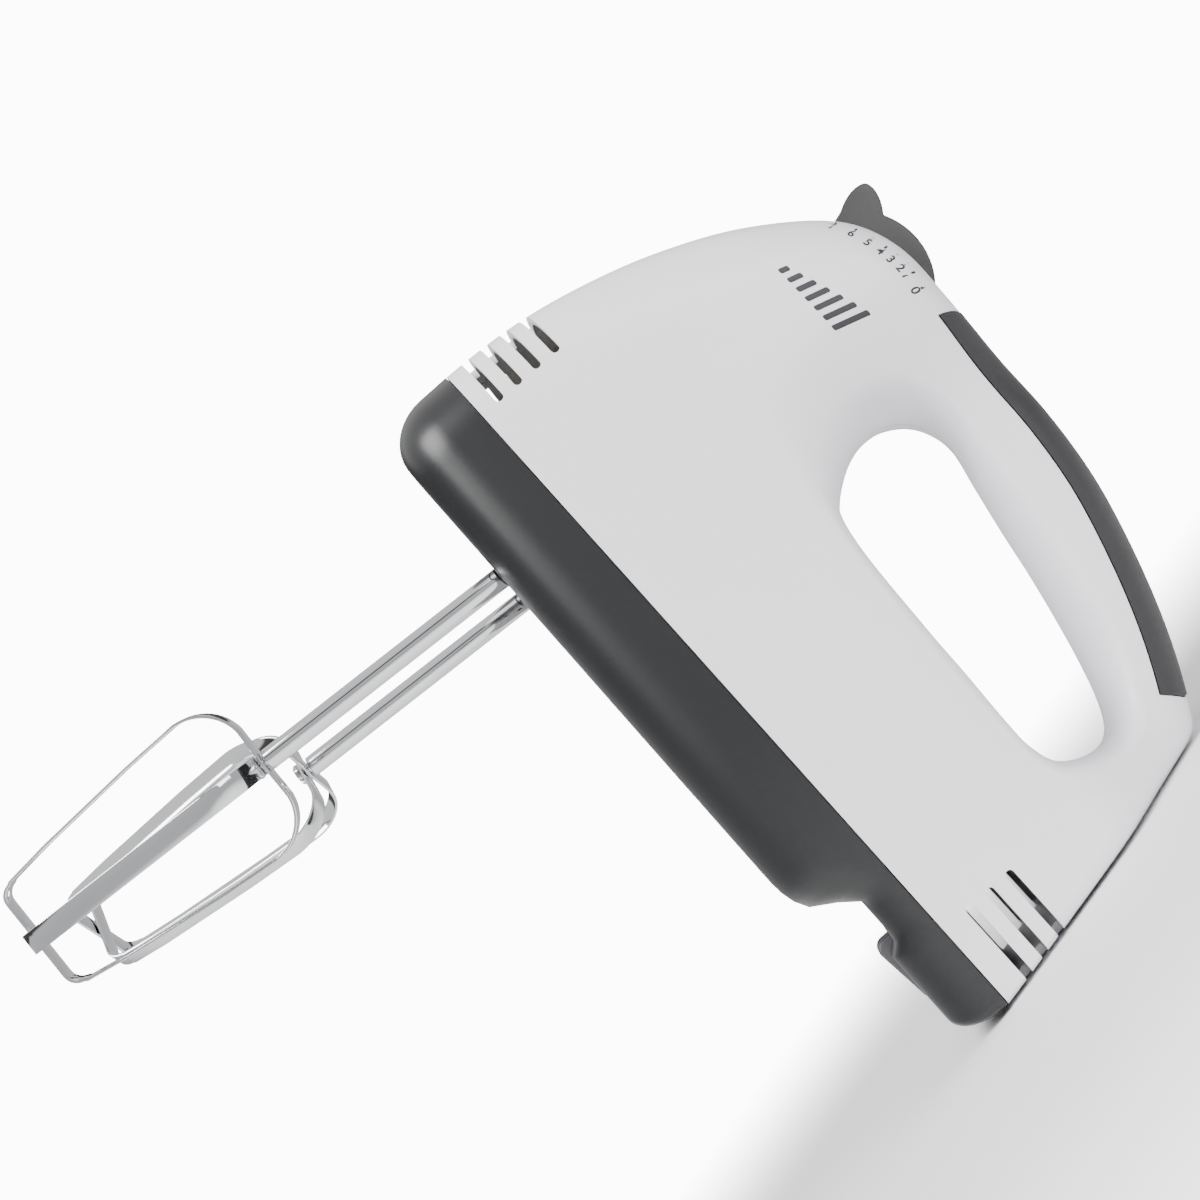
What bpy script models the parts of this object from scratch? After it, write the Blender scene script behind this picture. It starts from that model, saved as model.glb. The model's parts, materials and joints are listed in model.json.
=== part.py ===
"""Hand mixer: a two-part casing on a dark base cover, a speed slider, a worm drive and two beaters.

The named sizes are in millimetres and the meshes are in metres. The casing is drawn in a design frame:
x runs from the nose to the heel, y to the user's right, z up from the underside. The drive leans in that
frame with the beaters, and the whole mixer is stood on its heel at the end.
"""

import math

import bmesh
import bpy
from mathutils import Matrix, Vector

MM = 0.001

# Overall sizes of the casing.
BODY_LENGTH = 192.5        # nose to heel, at the seam
BODY_HEIGHT = 123.0        # underside to the top of the casing
NOSE_X = 4.0               # where the nose lies in the design frame, at the seam
BODY_WIDTH = 76.0          # at the seam
CROWN_WIDTH = 48.0         # at the top of the casing
HANDLE_WIDTH = 29.0
HEEL_WIDTH_LOSS = 3.5      # how much narrower each side is at the heel
SEAM_HEIGHT = 21.2         # where the casing meets the base cover
HEEL_SLOPE = 0.196         # how far the heel leans, per millimetre of height
WALL = 2.2                 # wall of the casing and the base cover
GAP = 0.3                  # air between neighbouring pieces
RIB_SLANT = 0.85           # the ribs cross the walls at a slant, so they are shortened by more than the wall

# Base cover.
HEEL_STEP = 157.0          # where the deep tub ends
HEEL_FLOOR = 12.3          # underside of the recess behind the tub
HEEL_BLOCK = 170.5         # where the heel's block begins behind the recess
HEEL_BLOCK_FLOOR = 9.3     # underside of that block
HEEL_BLOCK_RUN = 3.0       # length of the slope between them
TUB_CORNER = 13.0          # rounding of the underside
STEP_ROUND = 15.0          # rounding of the tub's rear end
SHAFT_HOLE_CLEARANCE = 1.2

# Cord gland under the heel.
GLAND_FROM = 170.0
GLAND_TO = 186.0
GLAND_WIDTH = 14.0
GLAND_LOW = 7.4
GLAND_RISE = 1.6           # how much higher its rear edge lies
GLAND_CORNER = 2.5
GLAND_BORE = 2.6
GLAND_BORE_DEPTH = 11.0

# Speed slider.
SLIDER_X = 52.0
SLIDER_Z = 108.5
DRUM_RADIUS = 19.4
DRUM_WIDTH = 12.0
DRUM_FROM = 43.0           # degrees, the drum's rear edge at speed 7
DRUM_TO = 215.0            # degrees, the hidden skirt's front edge
TOE_RADIUS = 15.0          # the fin's toe reaches down into the slot
TOE_ANGLE = 163.0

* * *

**What is needed**
Return every line exactly.

**Output for this task**
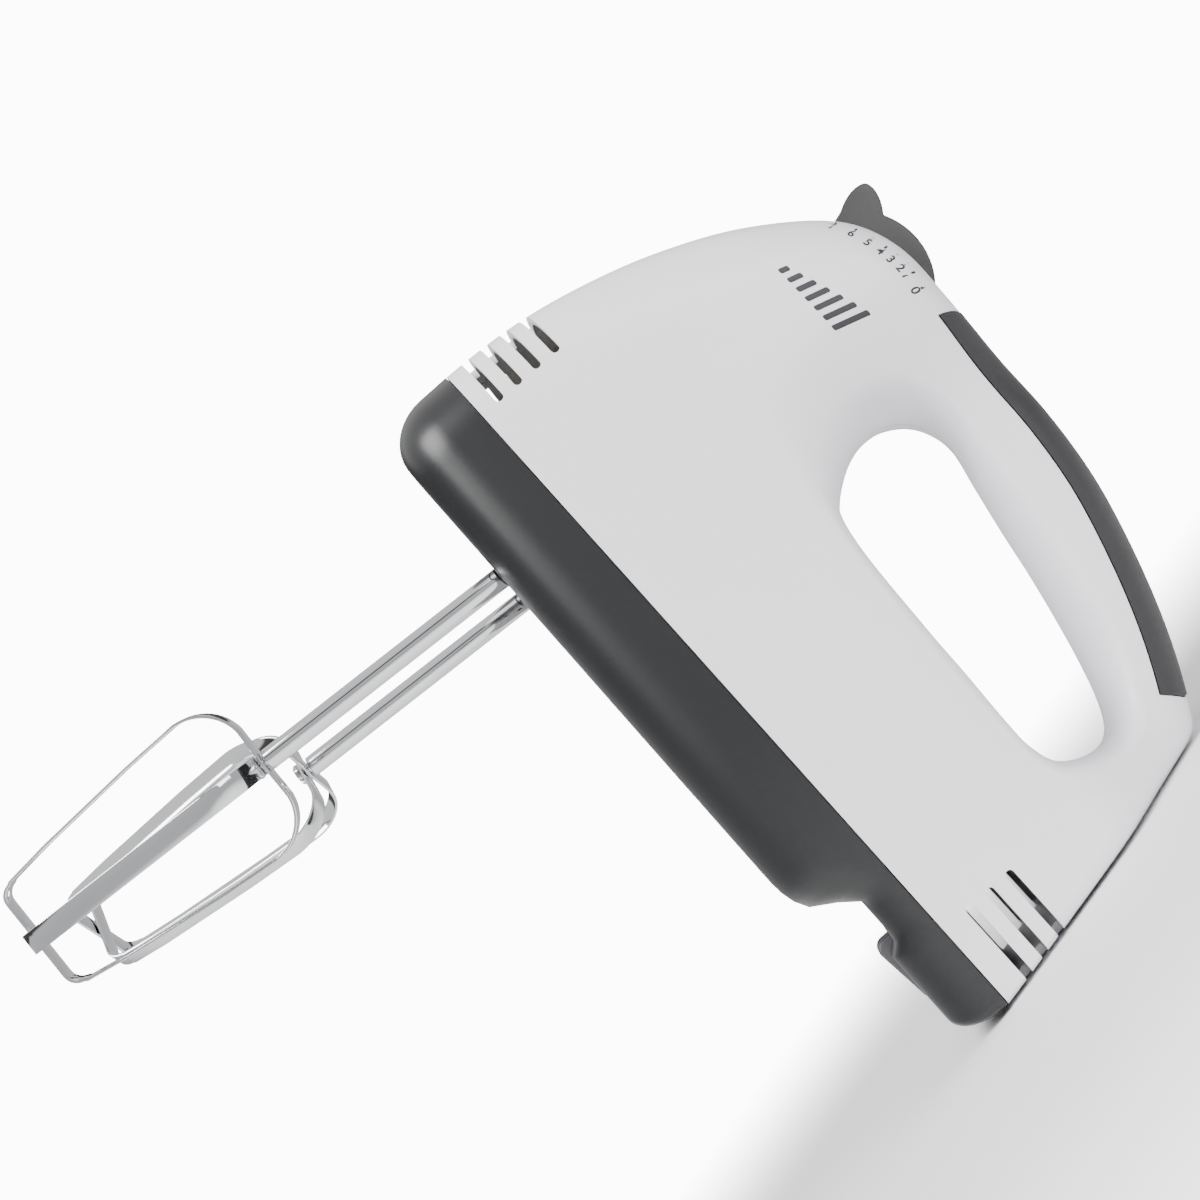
What bpy script models the parts of this object from scratch? After it, write the Blender scene script behind this picture. It starts from that model, saved as model.glb. The model's parts, materials and joints are listed in model.json.
=== part.py ===
"""Hand mixer: a two-part casing on a dark base cover, a speed slider, a worm drive and two beaters.

The named sizes are in millimetres and the meshes are in metres. The casing is drawn in a design frame:
x runs from the nose to the heel, y to the user's right, z up from the underside. The drive leans in that
frame with the beaters, and the whole mixer is stood on its heel at the end.
"""

import math

import bmesh
import bpy
from mathutils import Matrix, Vector

MM = 0.001

# Overall sizes of the casing.
BODY_LENGTH = 192.5        # nose to heel, at the seam
BODY_HEIGHT = 123.0        # underside to the top of the casing
NOSE_X = 4.0               # where the nose lies in the design frame, at the seam
BODY_WIDTH = 76.0          # at the seam
CROWN_WIDTH = 48.0         # at the top of the casing
HANDLE_WIDTH = 29.0
HEEL_WIDTH_LOSS = 3.5      # how much narrower each side is at the heel
SEAM_HEIGHT = 21.2         # where the casing meets the base cover
HEEL_SLOPE = 0.196         # how far the heel leans, per millimetre of height
WALL = 2.2                 # wall of the casing and the base cover
GAP = 0.3                  # air between neighbouring pieces
RIB_SLANT = 0.85           # the ribs cross the walls at a slant, so they are shortened by more than the wall

# Base cover.
HEEL_STEP = 157.0          # where the deep tub ends
HEEL_FLOOR = 12.3          # underside of the recess behind the tub
HEEL_BLOCK = 170.5         # where the heel's block begins behind the recess
HEEL_BLOCK_FLOOR = 9.3     # underside of that block
HEEL_BLOCK_RUN = 3.0       # length of the slope between them
TUB_CORNER = 13.0          # rounding of the underside
STEP_ROUND = 15.0          # rounding of the tub's rear end
SHAFT_HOLE_CLEARANCE = 1.2

# Cord gland under the heel.
GLAND_FROM = 170.0
GLAND_TO = 186.0
GLAND_WIDTH = 14.0
GLAND_LOW = 7.4
GLAND_RISE = 1.6           # how much higher its rear edge lies
GLAND_CORNER = 2.5
GLAND_BORE = 2.6
GLAND_BORE_DEPTH = 11.0

# Speed slider.
SLIDER_X = 52.0
SLIDER_Z = 108.5
DRUM_RADIUS = 19.4
DRUM_WIDTH = 12.0
DRUM_FROM = 43.0           # degrees, the drum's rear edge at speed 7
DRUM_TO = 215.0            # degrees, the hidden skirt's front edge
TOE_RADIUS = 15.0          # the fin's toe reaches down into the slot
TOE_ANGLE = 163.0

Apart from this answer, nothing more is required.